The tri-party contract specifically provided that the State require of the Contractor property damage coverage for the "Protection of the State, the City and the Railway." Thus when the State required such coverage from Jackson, it was acting as agent for the other two parties in the joint adventure. It was obligated by the tri-party contract to protect them and Jackson was aware of the provisions of this contract.
The provision in the City's undertaking that "there shall be no obligation upon the State or the Railway to commence any of their undertakings until the City shall have acquired such lands and rights of way," shows clearly that the City's liability for damages under the tri-party contract was intended to be terminated with the acquisition of the necessary rights of way, and that even this liability was to be considered a part of the cost of the project and shared equally by all three contracting parties. The City was not obligated to do any actual construction nor to pay for any damages resulting from faulty shoring of adjacent buildings, because under the State-Jackson contract all liability for damages occurring during construction was to be borne by Contractor.
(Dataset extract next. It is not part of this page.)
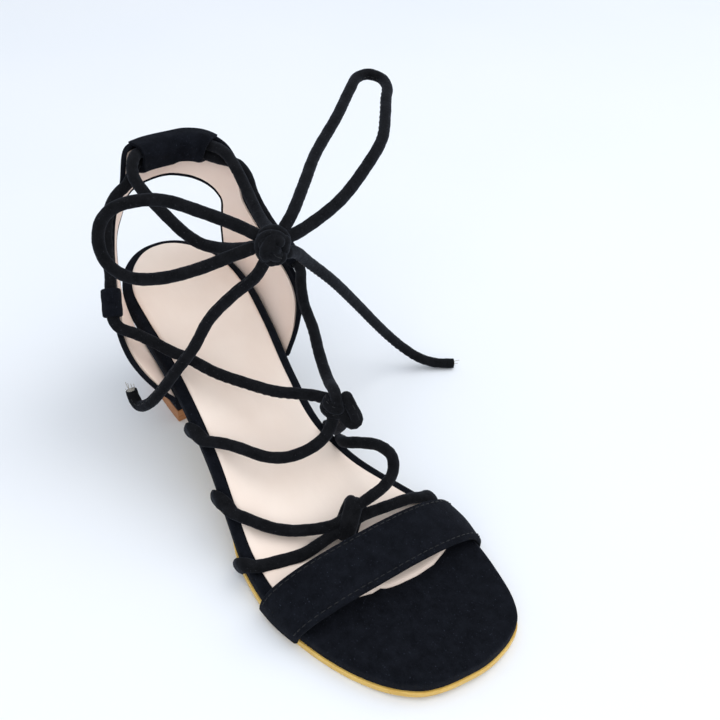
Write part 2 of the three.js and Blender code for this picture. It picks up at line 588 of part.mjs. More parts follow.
// Ankle cord, bow and tails: they meet at the bow's knot
const BOW_KNOT = [70, 3, 120];
const TIES = [
  { name: 'ankle_cord', steps: 42, points: [[64, 1.6, 117], [53, 0.2, 110], [39.5, -3, 104],
    [31, -7, 103], [23, -10, 105], [15.5, -12, 108], [5, -13.8, 111.6], [-3, -14.8, 114.4],
    [-9.8, -14.8, 117.2], [-14, -13.2, 119.6], [-16.9, -11, 121], [-18.5, -9.4, 121.6],
    [-19.5, -8.2, 121.7], [-20.1, -6.8, 121.7], [-20.6, -5, 121.6], [-21, -2.4, 121.5],
    [-21.5, 1.9, 121.2], [-21.7, 6.3, 120.9], [-21.5, 9.7, 120.8], [-20.4, 13.1, 121.2],
    [-18.5, 16.7, 121.5], [-16, 20.7, 121.2], [-13, 23.4, 120.3], [-10.7, 24.7, 120.1], [-7, 25.4, 120.5],
    [-1, 26, 120], [8, 25, 117.6], [22, 22.5, 112.2], [36, 18.6, 110], [49, 15, 111.5], [58, 11.8, 115],
    [63, 8, 117.2]] },
  { name: 'bow_loop_lateral', steps: 13, points: [[65, 0, 122.4], [58, -5, 125], [47, -14, 128.5],
    [35, -24, 131], [28, -33, 130], [24.5, -40, 127.5], [22.5, -44.5, 122.5], [22.5, -47, 115],
    [25.5, -47, 107.5], [30.5, -44.5, 103.3], [37, -40.5, 102.2], [46, -32.5, 104.5],
    [55.5, -21, 110], [62.5, -10.5, 115.8], [66, -4, 118.5]] },
  { name: 'bow_loop_medial', steps: 15, points: [[68, 8, 122], [64.5, 15.5, 126], [53, 29.5, 130],
    [40.5, 43.7, 133], [24.8, 66.5, 138], [12, 83, 141.4], [6, 91.5, 142.6], [5.8, 98, 142.6],
    [11.5, 101, 142], [19, 98.5, 141.2], [26.5, 92, 140.2], [35.6, 84.5, 138.5], [47.5, 73.5, 135],
    [56, 59, 130.5], [65, 38.5, 125], [69.5, 18, 121.5], [70, 10, 120.5]] },
  { name: 'bow_tail_lateral', steps: 9, points: [[69.4, 0.4, 114], [67.6, -3.4, 106.5], [61.8, -10.5, 97],
    [54.8, -18.5, 83.5], [53, -26, 70.5], [51, -34, 60.5], [48, -39.4, 51.2], [43, -44, 42],
    [36.5, -46, 37], [32.5, -46.2, 38.5], [31, -46.3, 42]] },
  { name: 'bow_tail_medial', steps: 12, points: [[72.5, 8, 116], [69, 14, 112], [61.8, 26, 98.3],
    [57, 42, 80], [51, 60, 57], [48.2, 76, 35.5], [48, 86, 22.5], [50, 94, 13], [55, 100.5, 7],
    [60, 108, 3.4], [65, 116, 2.6]] },
];
const knotHollow = solid(new THREE.SphereGeometry(KNOT_RADIUS + GAP, 16, 12)).translate(BOW_KNOT);
add('bow_knot', geometryOf(knotSolid(BOW_KNOT, KNOT_RADIUS)), CORD_SUEDE);
for (const { name, points, steps } of TIES) {
  add(name, geometryOf(solid(cordGeometry(points, steps)).subtract(knotHollow)), CORD_SUEDE);
}

export default sandal;
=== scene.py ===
import math
import random

import bpy
import numpy as np
from mathutils import Matrix, Vector


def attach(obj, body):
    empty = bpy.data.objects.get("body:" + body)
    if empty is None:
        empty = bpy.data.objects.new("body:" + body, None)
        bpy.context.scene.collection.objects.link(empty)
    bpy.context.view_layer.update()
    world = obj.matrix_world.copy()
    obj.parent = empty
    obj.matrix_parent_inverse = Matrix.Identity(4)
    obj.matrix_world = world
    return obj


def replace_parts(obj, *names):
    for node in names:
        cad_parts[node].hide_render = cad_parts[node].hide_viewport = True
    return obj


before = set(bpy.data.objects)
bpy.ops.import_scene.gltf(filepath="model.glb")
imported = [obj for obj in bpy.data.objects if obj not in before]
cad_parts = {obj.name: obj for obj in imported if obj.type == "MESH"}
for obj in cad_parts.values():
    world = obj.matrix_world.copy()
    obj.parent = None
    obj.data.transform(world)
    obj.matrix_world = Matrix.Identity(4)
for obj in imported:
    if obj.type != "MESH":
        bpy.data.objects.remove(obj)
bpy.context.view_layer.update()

# Tables are in millimetres, as in the CAD source; meshes are made in metres.
MM = 0.001
random.seed(7)

# Sizes that the looks share with the CAD source
FOOT_LENGTH = 237.0
HEEL_BACK_X = -31.0
BALL_HALF_WIDTH = 46.0
HEEL_RISE = 60.0
BALL_RISE = 9.6
BOARD_THICKNESS = 6.0
SOCK_THICKNESS = 0.9
SOCK_INSET = 4.6
SOCK_FRONT_X = 157.0
OUTSOLE_THICKNESS = 3.3
OUTSOLE_WELT = 0.6
OUTSOLE_WAIST_INSET = 3.0
HEEL_BREAST_TOP_X = 27.0
HEEL_BREAST_BOTTOM_X = 20.0
HEEL_BOTTOM_BACK_X = -24.0
HEEL_TOP_INSET = 1.6
HEEL_BOTTOM_HALF_WIDTH = 20.5
TOP_LIFT_HEIGHT = 7.0
STRAP_WIDTH = 22.0
STRAP_THICKNESS = 2.2
STRAP_LATERAL_X = 134.5
STRAP_MEDIAL_X = 141.5
STRAP_REAR_HEIGHT = 17.0
STRAP_FRONT_HEIGHT = 12.0
STRAP_BOW = 4.0
COUNTER_WALL = 2.0
COUNTER_HEIGHT = 71.0
COUNTER_FRONT_X = 48.0
TUNNEL_HEIGHT = 13.0
TUNNEL_WALL = 1.4
CORD_DIAMETER = 5.0
CORD_RADIUS = CORD_DIAMETER / 2
GAP = 0.3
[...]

When Jackson and Fidelity entered into their agreement of June 8, 1950, Fidelity assumed for a consideration, such liability. It is immaterial, therefore, whether the City's alleged liability to the landowners sounds in tort or contract, inasmuch as between the City and Jackson, the latter was solely liable. Jackson and Fidelity having assumed the full responsibility for all damages done, cannot now succeed in imposing a portion of it on one of those who was intended to be protected against such liability under the several contracts and the Contractor bond.
The City is entitled to the benefits secured to the State under the State-Jackson contract and therefore complainants are not entitled to contribution from the City. Accordingly, the decree is affirmed.